SUPPLIED INFORMATION:
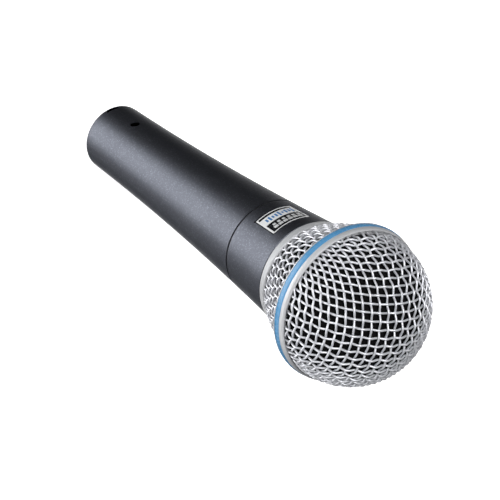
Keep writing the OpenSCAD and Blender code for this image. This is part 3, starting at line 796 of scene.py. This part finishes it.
def rubber_sleeve():
    """Shock mount: foot, thin ribbed skin and bead, between neck and capsule."""
    radius, height = node_outline("shock_mount")
    low, top = height.min(), height.max()
    inner, outer = radius.min(), radius.max()
    foot, bead = low + 2, top - 4
    skin = inner + 0.5
    ribs, rib_height, turns = 6, 0.07, 96
    line = [(skin, low + 0.1), (outer - 0.1, low + 0.1), (outer - 0.1, foot - 0.15),
            (outer - 0.3, foot - 0.02)]
    steps = 44
    for i in range(steps + 1):
        z = foot + (bead - foot) * i / steps
        line.append((skin + 0.8 + rib_height * math.sin(2 * math.pi * ribs * i / steps), z))
    line += [(outer - 0.45, bead + 1), (outer - 0.3, bead + 1.3), (outer - 0.32, top - 0.3),
             (outer - 0.6, top - 0.05), (inner + 0.4, top - 0.05), (inner + 0.05, top - 0.4),
             (inner + 0.05, bead), (skin, bead - 1)]
    points, faces = [], []
    for k in range(turns):
        a = 2 * math.pi * k / turns
        points += [(r * math.cos(a), r * math.sin(a), z) for r, z in line]
    n = len(line)
    for k in range(turns):
        for i in range(n):
            a, b = k * n, (k + 1) % turns * n
            faces.append((a + i, b + i, b + (i + 1) % n, a + (i + 1) % n))
    piece = new_piece("rubber_sleeve", points, faces, LOOKS["mount_rubber"])
    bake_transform(piece)
    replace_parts(piece, "shock_mount")


# ---------------------------------------------------------------- CAD nodes' looks

OWN_LOOKS = {"grille_collar": "collar_silver", "handle_shell": "handle_enamel"}


def dress_nodes():
    """Every CAD node takes its slot's procedural material."""
    for node, piece in frame["nodes"].items():
        look = LOOKS[OWN_LOOKS.get(node, SLOTS[node])]
        piece.data.materials.clear()
        piece.data.materials.append(look)


# ---------------------------------------------------------------- studio

def white_floor():
    """Pale floor that curves up into a backdrop all round, far outside the view."""
    look = Look("floor_white", Roughness=0.9, Emission_Strength=1.0)
    look.shader.inputs["Emission Color"].default_value = (1, 1, 1, 1)
    look.colour(look.blend(look.noise(0.5), (0.90, 0.90, 0.90), (0.94, 0.94, 0.94)))
    flat, bend, wall, turns = 2500.0, 1500.0, 4000.0, 96
    line = [(0.0, 0.0)] + [(flat * k / 8, 0.0) for k in range(1, 9)]
    line += [(flat + bend * math.sin(a), bend * (1 - math.cos(a)))
             for a in np.linspace(0.1, math.pi / 2, 16)]
    line.append((flat + bend, wall))
    points = [(0.0, 0.0, 0.0)]
    for r, z in line[1:]:
        points += [(r * math.cos(2 * math.pi * k / turns), r * math.sin(2 * math.pi * k / turns), z)
                   for k in range(turns)]
    faces = [(0, 1 + k, 1 + (k + 1) % turns) for k in range(turns)]
    for i in range(len(line) - 2):
        a, b = 1 + i * turns, 1 + (i + 1) * turns
        faces += [(a + k, b + k, b + (k + 1) % turns, a + (k + 1) % turns) for k in range(turns)]
    floor = new_piece("floor", points, faces, look.mat)
    floor.visible_glossy = False
    floor.visible_diffuse = False
    floor.visible_shadow = False
    floor.location.z = -0.0002


AIM = Vector((0.0033, 0.0026, 0.538 * LENGTH))
DISTANCE = 4.873 * LENGTH
AZIMUTH, ELEVATION, ROLL = math.radians(38.0), math.radians(46.57), math.radians(125.9)
BACK = Vector((math.sin(AZIMUTH) * math.cos(ELEVATION), -math.cos(AZIMUTH) * math.cos(ELEVATION),
               math.sin(ELEVATION)))


def camera_axes():
    forward = -BACK
    level = forward.cross(Vector((0, 0, 1))).normalized()
    above = level.cross(forward)
    c, s = math.cos(ROLL), math.sin(ROLL)
    return level * c + above * s, above * c - level * s, BACK


def camera():
    right, up, back = camera_axes()
    data = bpy.data.cameras.new("camera")
    data.lens, data.sensor_width = 180, 36
    data.clip_start, data.clip_end = 0.01, 100
    eye = bpy.data.objects.new("camera", data)
    bpy.context.scene.collection.objects.link(eye)
    eye.matrix_world = Matrix((right, up, back)).transposed().to_4x4()
    eye.location = AIM + back * DISTANCE
    bpy.context.scene.camera = eye


def softbox(name, bearing, height, distance, size, power):
    """Rectangular area light aimed at the part.
    Its bearing (0 is -Y, 90 is +X) and height above the horizon are in degrees."""
    a, e = math.radians(bearing), math.radians(height)
    way = Vector((math.sin(a) * math.cos(e), -math.cos(a) * math.cos(e), math.sin(e)))
    data = bpy.data.lights.new(name, "AREA")
    data.shape = "RECTANGLE"
    data.size, data.size_y = size
    data.energy = power
    lamp = bpy.data.objects.new(name, data)
    bpy.context.scene.collection.objects.link(lamp)
    lamp.location = AIM + way * distance
    lamp.rotation_mode = "QUATERNION"
    lamp.rotation_quaternion = way.to_track_quat("Z", "Y")
    lamp.visible_camera = False


def studio():
    white_floor()
    softbox("key", 59, -42, 0.9, (0.75, 0.75), 8.0)
    softbox("wide_fill", 112, -14, 1.2, (1.4, 1.2), 8.5)
    softbox("front_top", 10, 55, 1.0, (0.7, 0.7), 11)
    softbox("behind", 218, -47, 1.3, (0.8, 0.8), 5)
    softbox("left_edge", -98, -42, 1.0, (0.5, 0.5), 0.35)
    world = bpy.data.worlds.new("studio")
    world.use_nodes = True
    world.node_tree.nodes["Background"].inputs["Color"].default_value = (1, 1, 1, 1)
    world.node_tree.nodes["Background"].inputs["Strength"].default_value = 0.04
    bpy.context.scene.world = world
    bpy.context.scene.view_settings.view_transform = "Standard"


camera()
studio()
dress_nodes()
dome_mesh()
flared_mesh()
foam_shell("dome_foam", "upper_foam")
foam_shell("flared_foam", "lower_foam")
badge_pieces()
capsule_lead(1, "capsule_lead_red", "lead_red")
capsule_lead(-1, "capsule_lead_black", "lead_black")
rubber_sleeve()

AIM:
Print the whole listing exactly as it is.

SOLUTION TO THIS TASK:
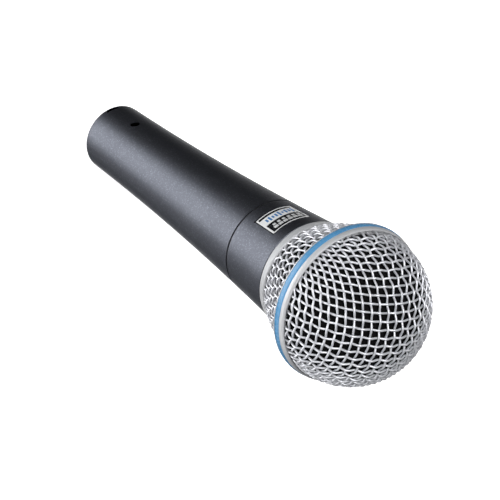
Keep writing the OpenSCAD and Blender code for this image. This is part 3, starting at line 796 of scene.py. This part finishes it.
def rubber_sleeve():
    """Shock mount: foot, thin ribbed skin and bead, between neck and capsule."""
    radius, height = node_outline("shock_mount")
    low, top = height.min(), height.max()
    inner, outer = radius.min(), radius.max()
    foot, bead = low + 2, top - 4
    skin = inner + 0.5
    ribs, rib_height, turns = 6, 0.07, 96
    line = [(skin, low + 0.1), (outer - 0.1, low + 0.1), (outer - 0.1, foot - 0.15),
            (outer - 0.3, foot - 0.02)]
    steps = 44
    for i in range(steps + 1):
        z = foot + (bead - foot) * i / steps
        line.append((skin + 0.8 + rib_height * math.sin(2 * math.pi * ribs * i / steps), z))
    line += [(outer - 0.45, bead + 1), (outer - 0.3, bead + 1.3), (outer - 0.32, top - 0.3),
             (outer - 0.6, top - 0.05), (inner + 0.4, top - 0.05), (inner + 0.05, top - 0.4),
             (inner + 0.05, bead), (skin, bead - 1)]
    points, faces = [], []
    for k in range(turns):
        a = 2 * math.pi * k / turns
        points += [(r * math.cos(a), r * math.sin(a), z) for r, z in line]
    n = len(line)
    for k in range(turns):
        for i in range(n):
            a, b = k * n, (k + 1) % turns * n
            faces.append((a + i, b + i, b + (i + 1) % n, a + (i + 1) % n))
    piece = new_piece("rubber_sleeve", points, faces, LOOKS["mount_rubber"])
    bake_transform(piece)
    replace_parts(piece, "shock_mount")


# ---------------------------------------------------------------- CAD nodes' looks

OWN_LOOKS = {"grille_collar": "collar_silver", "handle_shell": "handle_enamel"}


def dress_nodes():
    """Every CAD node takes its slot's procedural material."""
    for node, piece in frame["nodes"].items():
        look = LOOKS[OWN_LOOKS.get(node, SLOTS[node])]
        piece.data.materials.clear()
        piece.data.materials.append(look)


# ---------------------------------------------------------------- studio

def white_floor():
    """Pale floor that curves up into a backdrop all round, far outside the view."""
    look = Look("floor_white", Roughness=0.9, Emission_Strength=1.0)
    look.shader.inputs["Emission Color"].default_value = (1, 1, 1, 1)
    look.colour(look.blend(look.noise(0.5), (0.90, 0.90, 0.90), (0.94, 0.94, 0.94)))
    flat, bend, wall, turns = 2500.0, 1500.0, 4000.0, 96
    line = [(0.0, 0.0)] + [(flat * k / 8, 0.0) for k in range(1, 9)]
    line += [(flat + bend * math.sin(a), bend * (1 - math.cos(a)))
             for a in np.linspace(0.1, math.pi / 2, 16)]
    line.append((flat + bend, wall))
    points = [(0.0, 0.0, 0.0)]
    for r, z in line[1:]:
        points += [(r * math.cos(2 * math.pi * k / turns), r * math.sin(2 * math.pi * k / turns), z)
                   for k in range(turns)]
    faces = [(0, 1 + k, 1 + (k + 1) % turns) for k in range(turns)]
    for i in range(len(line) - 2):
        a, b = 1 + i * turns, 1 + (i + 1) * turns
        faces += [(a + k, b + k, b + (k + 1) % turns, a + (k + 1) % turns) for k in range(turns)]
    floor = new_piece("floor", points, faces, look.mat)
    floor.visible_glossy = False
    floor.visible_diffuse = False
    floor.visible_shadow = False
    floor.location.z = -0.0002


AIM = Vector((0.0033, 0.0026, 0.538 * LENGTH))
DISTANCE = 4.873 * LENGTH
AZIMUTH, ELEVATION, ROLL = math.radians(38.0), math.radians(46.57), math.radians(125.9)
BACK = Vector((math.sin(AZIMUTH) * math.cos(ELEVATION), -math.cos(AZIMUTH) * math.cos(ELEVATION),
               math.sin(ELEVATION)))


def camera_axes():
    forward = -BACK
    level = forward.cross(Vector((0, 0, 1))).normalized()
    above = level.cross(forward)
    c, s = math.cos(ROLL), math.sin(ROLL)
    return level * c + above * s, above * c - level * s, BACK


def camera():
    right, up, back = camera_axes()
    data = bpy.data.cameras.new("camera")
    data.lens, data.sensor_width = 180, 36
    data.clip_start, data.clip_end = 0.01, 100
    eye = bpy.data.objects.new("camera", data)
    bpy.context.scene.collection.objects.link(eye)
    eye.matrix_world = Matrix((right, up, back)).transposed().to_4x4()
    eye.location = AIM + back * DISTANCE
    bpy.context.scene.camera = eye


def softbox(name, bearing, height, distance, size, power):
    """Rectangular area light aimed at the part.
    Its bearing (0 is -Y, 90 is +X) and height above the horizon are in degrees."""
    a, e = math.radians(bearing), math.radians(height)
    way = Vector((math.sin(a) * math.cos(e), -math.cos(a) * math.cos(e), math.sin(e)))
    data = bpy.data.lights.new(name, "AREA")
    data.shape = "RECTANGLE"
    data.size, data.size_y = size
    data.energy = power
    lamp = bpy.data.objects.new(name, data)
    bpy.context.scene.collection.objects.link(lamp)
    lamp.location = AIM + way * distance
    lamp.rotation_mode = "QUATERNION"
    lamp.rotation_quaternion = way.to_track_quat("Z", "Y")
    lamp.visible_camera = False


def studio():
    white_floor()
    softbox("key", 59, -42, 0.9, (0.75, 0.75), 8.0)
    softbox("wide_fill", 112, -14, 1.2, (1.4, 1.2), 8.5)
    softbox("front_top", 10, 55, 1.0, (0.7, 0.7), 11)
    softbox("behind", 218, -47, 1.3, (0.8, 0.8), 5)
    softbox("left_edge", -98, -42, 1.0, (0.5, 0.5), 0.35)
    world = bpy.data.worlds.new("studio")
    world.use_nodes = True
    world.node_tree.nodes["Background"].inputs["Color"].default_value = (1, 1, 1, 1)
    world.node_tree.nodes["Background"].inputs["Strength"].default_value = 0.04
    bpy.context.scene.world = world
    bpy.context.scene.view_settings.view_transform = "Standard"


camera()
studio()
dress_nodes()
dome_mesh()
flared_mesh()
foam_shell("dome_foam", "upper_foam")
foam_shell("flared_foam", "lower_foam")
badge_pieces()
capsule_lead(1, "capsule_lead_red", "lead_red")
capsule_lead(-1, "capsule_lead_black", "lead_black")
rubber_sleeve()